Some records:
((

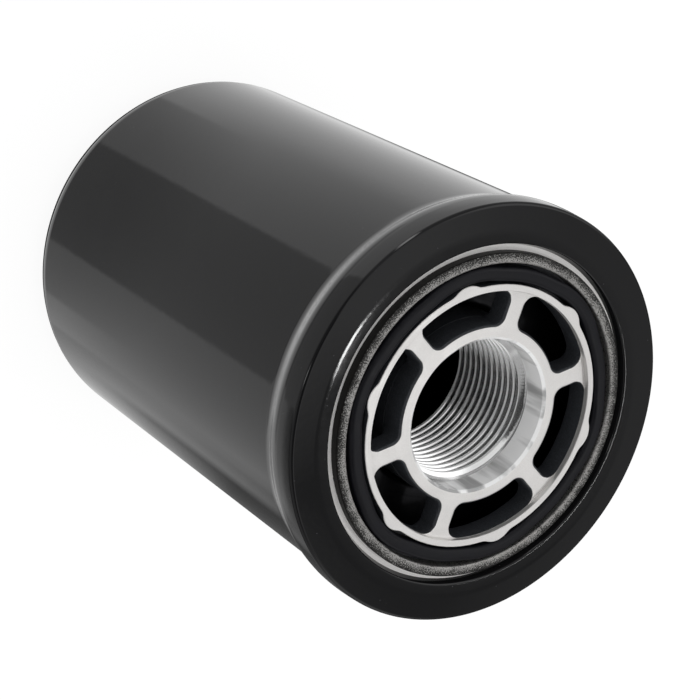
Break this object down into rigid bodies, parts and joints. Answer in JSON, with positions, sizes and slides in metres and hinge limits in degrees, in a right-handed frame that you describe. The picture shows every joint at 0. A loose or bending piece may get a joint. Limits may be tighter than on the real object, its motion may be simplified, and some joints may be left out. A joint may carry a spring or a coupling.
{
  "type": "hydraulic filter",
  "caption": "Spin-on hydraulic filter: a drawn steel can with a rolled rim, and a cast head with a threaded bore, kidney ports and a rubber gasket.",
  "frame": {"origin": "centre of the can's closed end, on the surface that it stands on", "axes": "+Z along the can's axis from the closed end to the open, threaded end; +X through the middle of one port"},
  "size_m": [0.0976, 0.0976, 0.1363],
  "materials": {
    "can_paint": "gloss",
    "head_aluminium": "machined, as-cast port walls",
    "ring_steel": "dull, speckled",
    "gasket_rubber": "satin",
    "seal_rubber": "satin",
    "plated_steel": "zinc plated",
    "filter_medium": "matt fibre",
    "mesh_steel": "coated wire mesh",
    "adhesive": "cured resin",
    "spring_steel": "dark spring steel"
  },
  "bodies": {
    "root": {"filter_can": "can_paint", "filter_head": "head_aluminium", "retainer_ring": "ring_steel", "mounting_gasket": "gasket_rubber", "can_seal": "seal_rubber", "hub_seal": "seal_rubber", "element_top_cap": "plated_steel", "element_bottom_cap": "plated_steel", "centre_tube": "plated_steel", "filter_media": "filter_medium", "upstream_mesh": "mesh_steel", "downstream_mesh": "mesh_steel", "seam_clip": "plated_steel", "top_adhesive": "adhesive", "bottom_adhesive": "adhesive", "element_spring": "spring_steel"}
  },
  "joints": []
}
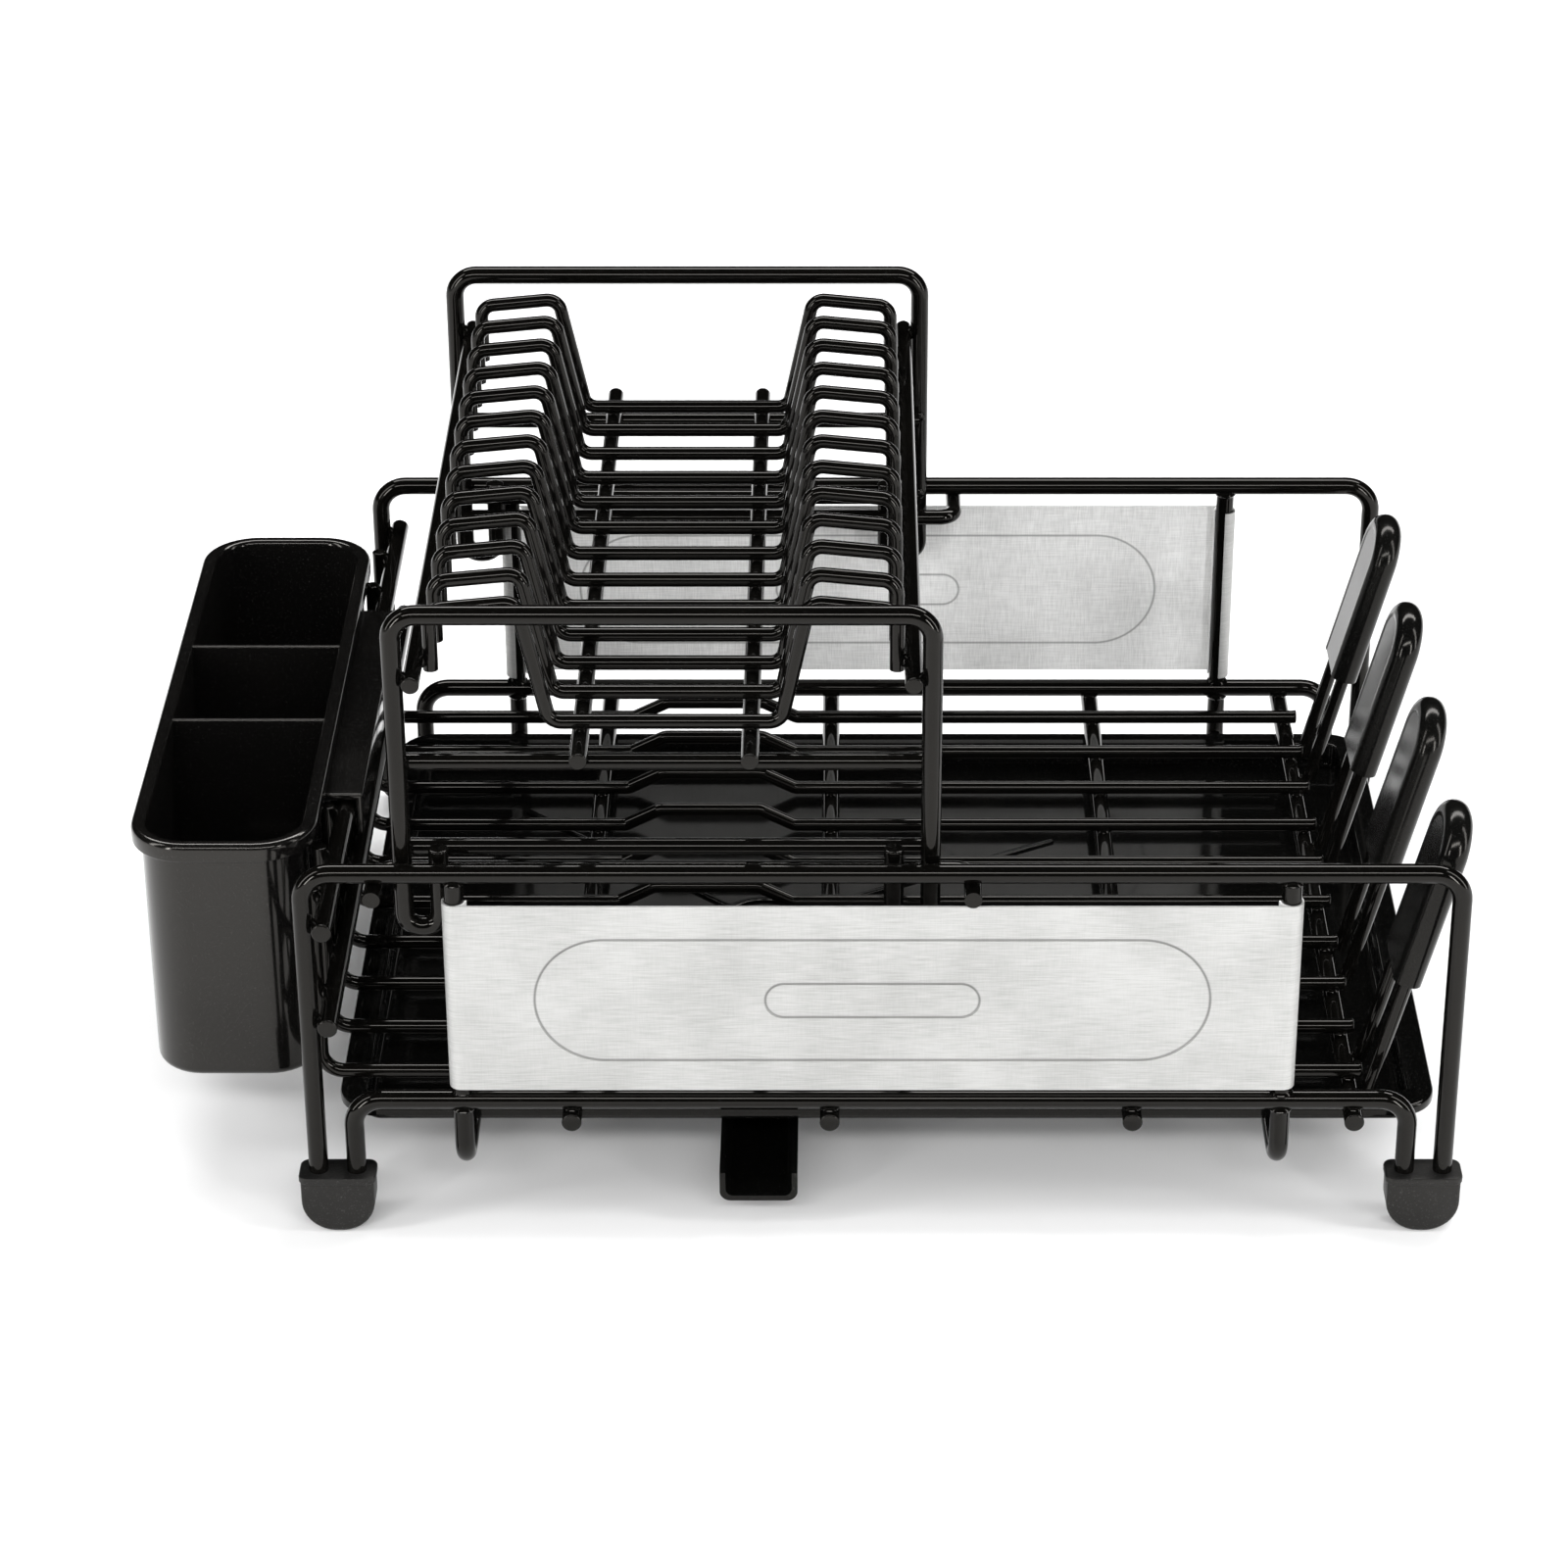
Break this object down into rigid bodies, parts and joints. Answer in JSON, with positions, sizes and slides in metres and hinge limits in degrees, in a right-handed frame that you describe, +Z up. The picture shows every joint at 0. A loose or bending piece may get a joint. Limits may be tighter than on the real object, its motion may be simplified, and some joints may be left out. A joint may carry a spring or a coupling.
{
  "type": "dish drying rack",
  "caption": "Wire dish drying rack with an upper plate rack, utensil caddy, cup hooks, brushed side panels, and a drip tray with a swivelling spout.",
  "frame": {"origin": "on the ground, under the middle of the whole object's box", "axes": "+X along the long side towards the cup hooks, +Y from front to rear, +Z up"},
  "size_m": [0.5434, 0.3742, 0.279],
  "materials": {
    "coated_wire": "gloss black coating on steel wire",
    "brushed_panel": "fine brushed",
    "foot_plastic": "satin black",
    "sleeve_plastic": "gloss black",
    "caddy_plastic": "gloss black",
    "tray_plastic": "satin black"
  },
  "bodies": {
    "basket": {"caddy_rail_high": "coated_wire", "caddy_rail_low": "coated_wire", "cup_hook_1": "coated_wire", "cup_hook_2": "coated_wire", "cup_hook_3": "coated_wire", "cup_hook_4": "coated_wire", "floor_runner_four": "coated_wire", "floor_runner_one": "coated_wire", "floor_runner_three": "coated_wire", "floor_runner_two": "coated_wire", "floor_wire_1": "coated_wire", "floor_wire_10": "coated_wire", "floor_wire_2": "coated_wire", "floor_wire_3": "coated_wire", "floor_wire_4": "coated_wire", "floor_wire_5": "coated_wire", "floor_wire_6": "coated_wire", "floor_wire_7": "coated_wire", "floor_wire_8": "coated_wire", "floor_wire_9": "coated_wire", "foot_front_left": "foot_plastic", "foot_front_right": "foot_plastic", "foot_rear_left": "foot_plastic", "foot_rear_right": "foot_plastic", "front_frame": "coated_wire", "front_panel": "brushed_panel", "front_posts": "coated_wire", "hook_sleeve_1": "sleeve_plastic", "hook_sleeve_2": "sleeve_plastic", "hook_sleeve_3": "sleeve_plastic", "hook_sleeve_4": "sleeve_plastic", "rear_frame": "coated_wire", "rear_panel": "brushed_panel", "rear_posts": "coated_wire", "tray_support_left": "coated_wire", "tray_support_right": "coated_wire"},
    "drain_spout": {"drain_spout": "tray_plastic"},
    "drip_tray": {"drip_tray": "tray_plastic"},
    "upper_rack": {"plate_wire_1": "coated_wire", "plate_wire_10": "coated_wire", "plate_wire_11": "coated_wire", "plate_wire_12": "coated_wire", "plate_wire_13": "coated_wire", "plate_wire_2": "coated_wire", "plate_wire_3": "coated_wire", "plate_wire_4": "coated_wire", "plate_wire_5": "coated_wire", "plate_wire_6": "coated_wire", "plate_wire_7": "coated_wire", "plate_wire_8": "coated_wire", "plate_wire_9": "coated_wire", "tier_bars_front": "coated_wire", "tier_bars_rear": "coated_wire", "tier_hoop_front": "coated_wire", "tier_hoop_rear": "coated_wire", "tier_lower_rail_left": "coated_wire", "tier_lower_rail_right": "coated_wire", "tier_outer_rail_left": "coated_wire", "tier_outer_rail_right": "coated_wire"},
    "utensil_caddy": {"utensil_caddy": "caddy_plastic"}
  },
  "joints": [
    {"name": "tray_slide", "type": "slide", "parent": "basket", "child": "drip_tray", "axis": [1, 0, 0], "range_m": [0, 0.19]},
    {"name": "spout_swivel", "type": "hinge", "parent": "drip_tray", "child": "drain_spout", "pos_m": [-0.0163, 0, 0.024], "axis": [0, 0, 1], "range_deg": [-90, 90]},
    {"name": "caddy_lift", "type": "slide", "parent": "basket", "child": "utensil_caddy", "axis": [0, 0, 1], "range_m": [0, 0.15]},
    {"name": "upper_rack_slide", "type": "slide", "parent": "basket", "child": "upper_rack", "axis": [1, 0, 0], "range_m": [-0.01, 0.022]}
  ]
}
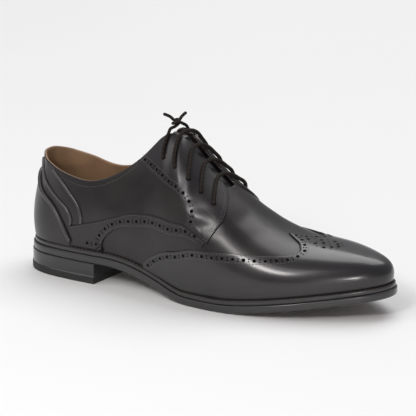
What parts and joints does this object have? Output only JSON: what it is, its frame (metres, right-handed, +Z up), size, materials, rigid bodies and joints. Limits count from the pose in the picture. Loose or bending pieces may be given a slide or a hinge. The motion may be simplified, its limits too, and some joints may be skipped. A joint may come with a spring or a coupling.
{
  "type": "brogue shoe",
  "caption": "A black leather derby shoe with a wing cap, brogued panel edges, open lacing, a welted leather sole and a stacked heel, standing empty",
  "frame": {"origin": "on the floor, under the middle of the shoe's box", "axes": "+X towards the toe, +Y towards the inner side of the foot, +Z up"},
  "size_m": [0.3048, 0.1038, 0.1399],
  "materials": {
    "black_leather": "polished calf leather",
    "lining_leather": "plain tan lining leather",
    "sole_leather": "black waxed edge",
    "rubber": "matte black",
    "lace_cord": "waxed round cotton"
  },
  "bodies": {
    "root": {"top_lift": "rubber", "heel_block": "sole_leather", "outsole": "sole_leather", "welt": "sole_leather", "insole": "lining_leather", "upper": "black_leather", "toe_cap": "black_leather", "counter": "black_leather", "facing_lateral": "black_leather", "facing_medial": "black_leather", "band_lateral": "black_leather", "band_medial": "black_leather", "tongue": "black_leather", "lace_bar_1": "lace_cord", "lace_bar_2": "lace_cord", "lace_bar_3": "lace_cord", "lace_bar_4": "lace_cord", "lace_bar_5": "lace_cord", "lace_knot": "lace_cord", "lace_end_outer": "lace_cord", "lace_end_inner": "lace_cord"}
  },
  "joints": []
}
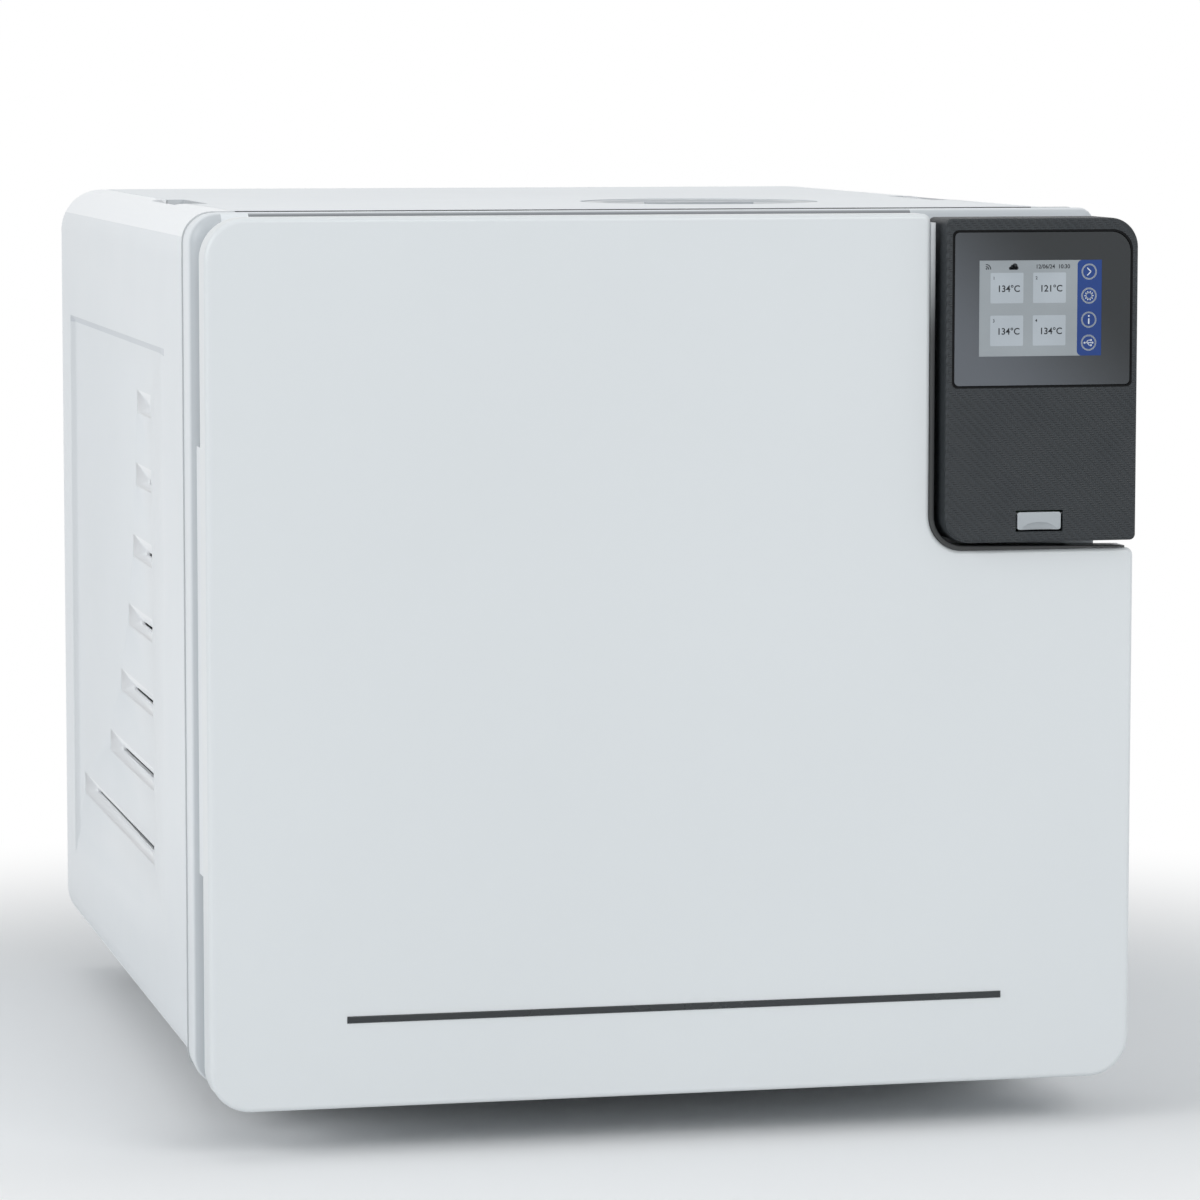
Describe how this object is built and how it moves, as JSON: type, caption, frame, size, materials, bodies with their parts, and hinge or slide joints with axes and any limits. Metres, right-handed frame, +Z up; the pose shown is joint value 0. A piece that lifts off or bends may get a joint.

))

What is asked: Repeat the full listing above exactly, with no pictures in the copy.

Result:
Break this object down into rigid bodies, parts and joints. Answer in JSON, with positions, sizes and slides in metres and hinge limits in degrees, in a right-handed frame that you describe. The picture shows every joint at 0. A loose or bending piece may get a joint. Limits may be tighter than on the real object, its motion may be simplified, and some joints may be left out. A joint may carry a spring or a coupling.
{
  "type": "hydraulic filter",
  "caption": "Spin-on hydraulic filter: a drawn steel can with a rolled rim, and a cast head with a threaded bore, kidney ports and a rubber gasket.",
  "frame": {"origin": "centre of the can's closed end, on the surface that it stands on", "axes": "+Z along the can's axis from the closed end to the open, threaded end; +X through the middle of one port"},
  "size_m": [0.0976, 0.0976, 0.1363],
  "materials": {
    "can_paint": "gloss",
    "head_aluminium": "machined, as-cast port walls",
    "ring_steel": "dull, speckled",
    "gasket_rubber": "satin",
    "seal_rubber": "satin",
    "plated_steel": "zinc plated",
    "filter_medium": "matt fibre",
    "mesh_steel": "coated wire mesh",
    "adhesive": "cured resin",
    "spring_steel": "dark spring steel"
  },
  "bodies": {
    "root": {"filter_can": "can_paint", "filter_head": "head_aluminium", "retainer_ring": "ring_steel", "mounting_gasket": "gasket_rubber", "can_seal": "seal_rubber", "hub_seal": "seal_rubber", "element_top_cap": "plated_steel", "element_bottom_cap": "plated_steel", "centre_tube": "plated_steel", "filter_media": "filter_medium", "upstream_mesh": "mesh_steel", "downstream_mesh": "mesh_steel", "seam_clip": "plated_steel", "top_adhesive": "adhesive", "bottom_adhesive": "adhesive", "element_spring": "spring_steel"}
  },
  "joints": []
}
Break this object down into rigid bodies, parts and joints. Answer in JSON, with positions, sizes and slides in metres and hinge limits in degrees, in a right-handed frame that you describe, +Z up. The picture shows every joint at 0. A loose or bending piece may get a joint. Limits may be tighter than on the real object, its motion may be simplified, and some joints may be left out. A joint may carry a spring or a coupling.
{
  "type": "dish drying rack",
  "caption": "Wire dish drying rack with an upper plate rack, utensil caddy, cup hooks, brushed side panels, and a drip tray with a swivelling spout.",
  "frame": {"origin": "on the ground, under the middle of the whole object's box", "axes": "+X along the long side towards the cup hooks, +Y from front to rear, +Z up"},
  "size_m": [0.5434, 0.3742, 0.279],
  "materials": {
    "coated_wire": "gloss black coating on steel wire",
    "brushed_panel": "fine brushed",
    "foot_plastic": "satin black",
    "sleeve_plastic": "gloss black",
    "caddy_plastic": "gloss black",
    "tray_plastic": "satin black"
  },
  "bodies": {
    "basket": {"caddy_rail_high": "coated_wire", "caddy_rail_low": "coated_wire", "cup_hook_1": "coated_wire", "cup_hook_2": "coated_wire", "cup_hook_3": "coated_wire", "cup_hook_4": "coated_wire", "floor_runner_four": "coated_wire", "floor_runner_one": "coated_wire", "floor_runner_three": "coated_wire", "floor_runner_two": "coated_wire", "floor_wire_1": "coated_wire", "floor_wire_10": "coated_wire", "floor_wire_2": "coated_wire", "floor_wire_3": "coated_wire", "floor_wire_4": "coated_wire", "floor_wire_5": "coated_wire", "floor_wire_6": "coated_wire", "floor_wire_7": "coated_wire", "floor_wire_8": "coated_wire", "floor_wire_9": "coated_wire", "foot_front_left": "foot_plastic", "foot_front_right": "foot_plastic", "foot_rear_left": "foot_plastic", "foot_rear_right": "foot_plastic", "front_frame": "coated_wire", "front_panel": "brushed_panel", "front_posts": "coated_wire", "hook_sleeve_1": "sleeve_plastic", "hook_sleeve_2": "sleeve_plastic", "hook_sleeve_3": "sleeve_plastic", "hook_sleeve_4": "sleeve_plastic", "rear_frame": "coated_wire", "rear_panel": "brushed_panel", "rear_posts": "coated_wire", "tray_support_left": "coated_wire", "tray_support_right": "coated_wire"},
    "drain_spout": {"drain_spout": "tray_plastic"},
    "drip_tray": {"drip_tray": "tray_plastic"},
    "upper_rack": {"plate_wire_1": "coated_wire", "plate_wire_10": "coated_wire", "plate_wire_11": "coated_wire", "plate_wire_12": "coated_wire", "plate_wire_13": "coated_wire", "plate_wire_2": "coated_wire", "plate_wire_3": "coated_wire", "plate_wire_4": "coated_wire", "plate_wire_5": "coated_wire", "plate_wire_6": "coated_wire", "plate_wire_7": "coated_wire", "plate_wire_8": "coated_wire", "plate_wire_9": "coated_wire", "tier_bars_front": "coated_wire", "tier_bars_rear": "coated_wire", "tier_hoop_front": "coated_wire", "tier_hoop_rear": "coated_wire", "tier_lower_rail_left": "coated_wire", "tier_lower_rail_right": "coated_wire", "tier_outer_rail_left": "coated_wire", "tier_outer_rail_right": "coated_wire"},
    "utensil_caddy": {"utensil_caddy": "caddy_plastic"}
  },
  "joints": [
    {"name": "tray_slide", "type": "slide", "parent": "basket", "child": "drip_tray", "axis": [1, 0, 0], "range_m": [0, 0.19]},
    {"name": "spout_swivel", "type": "hinge", "parent": "drip_tray", "child": "drain_spout", "pos_m": [-0.0163, 0, 0.024], "axis": [0, 0, 1], "range_deg": [-90, 90]},
    {"name": "caddy_lift", "type": "slide", "parent": "basket", "child": "utensil_caddy", "axis": [0, 0, 1], "range_m": [0, 0.15]},
    {"name": "upper_rack_slide", "type": "slide", "parent": "basket", "child": "upper_rack", "axis": [1, 0, 0], "range_m": [-0.01, 0.022]}
  ]
}
What parts and joints does this object have? Output only JSON: what it is, its frame (metres, right-handed, +Z up), size, materials, rigid bodies and joints. Limits count from the pose in the picture. Loose or bending pieces may be given a slide or a hinge. The motion may be simplified, its limits too, and some joints may be skipped. A joint may come with a spring or a coupling.
{
  "type": "brogue shoe",
  "caption": "A black leather derby shoe with a wing cap, brogued panel edges, open lacing, a welted leather sole and a stacked heel, standing empty",
  "frame": {"origin": "on the floor, under the middle of the shoe's box", "axes": "+X towards the toe, +Y towards the inner side of the foot, +Z up"},
  "size_m": [0.3048, 0.1038, 0.1399],
  "materials": {
    "black_leather": "polished calf leather",
    "lining_leather": "plain tan lining leather",
    "sole_leather": "black waxed edge",
    "rubber": "matte black",
    "lace_cord": "waxed round cotton"
  },
  "bodies": {
    "root": {"top_lift": "rubber", "heel_block": "sole_leather", "outsole": "sole_leather", "welt": "sole_leather", "insole": "lining_leather", "upper": "black_leather", "toe_cap": "black_leather", "counter": "black_leather", "facing_lateral": "black_leather", "facing_medial": "black_leather", "band_lateral": "black_leather", "band_medial": "black_leather", "tongue": "black_leather", "lace_bar_1": "lace_cord", "lace_bar_2": "lace_cord", "lace_bar_3": "lace_cord", "lace_bar_4": "lace_cord", "lace_bar_5": "lace_cord", "lace_knot": "lace_cord", "lace_end_outer": "lace_cord", "lace_end_inner": "lace_cord"}
  },
  "joints": []
}
Describe how this object is built and how it moves, as JSON: type, caption, frame, size, materials, bodies with their parts, and hinge or slide joints with axes and any limits. Metres, right-handed frame, +Z up; the pose shown is joint value 0. A piece that lifts off or bends may get a joint.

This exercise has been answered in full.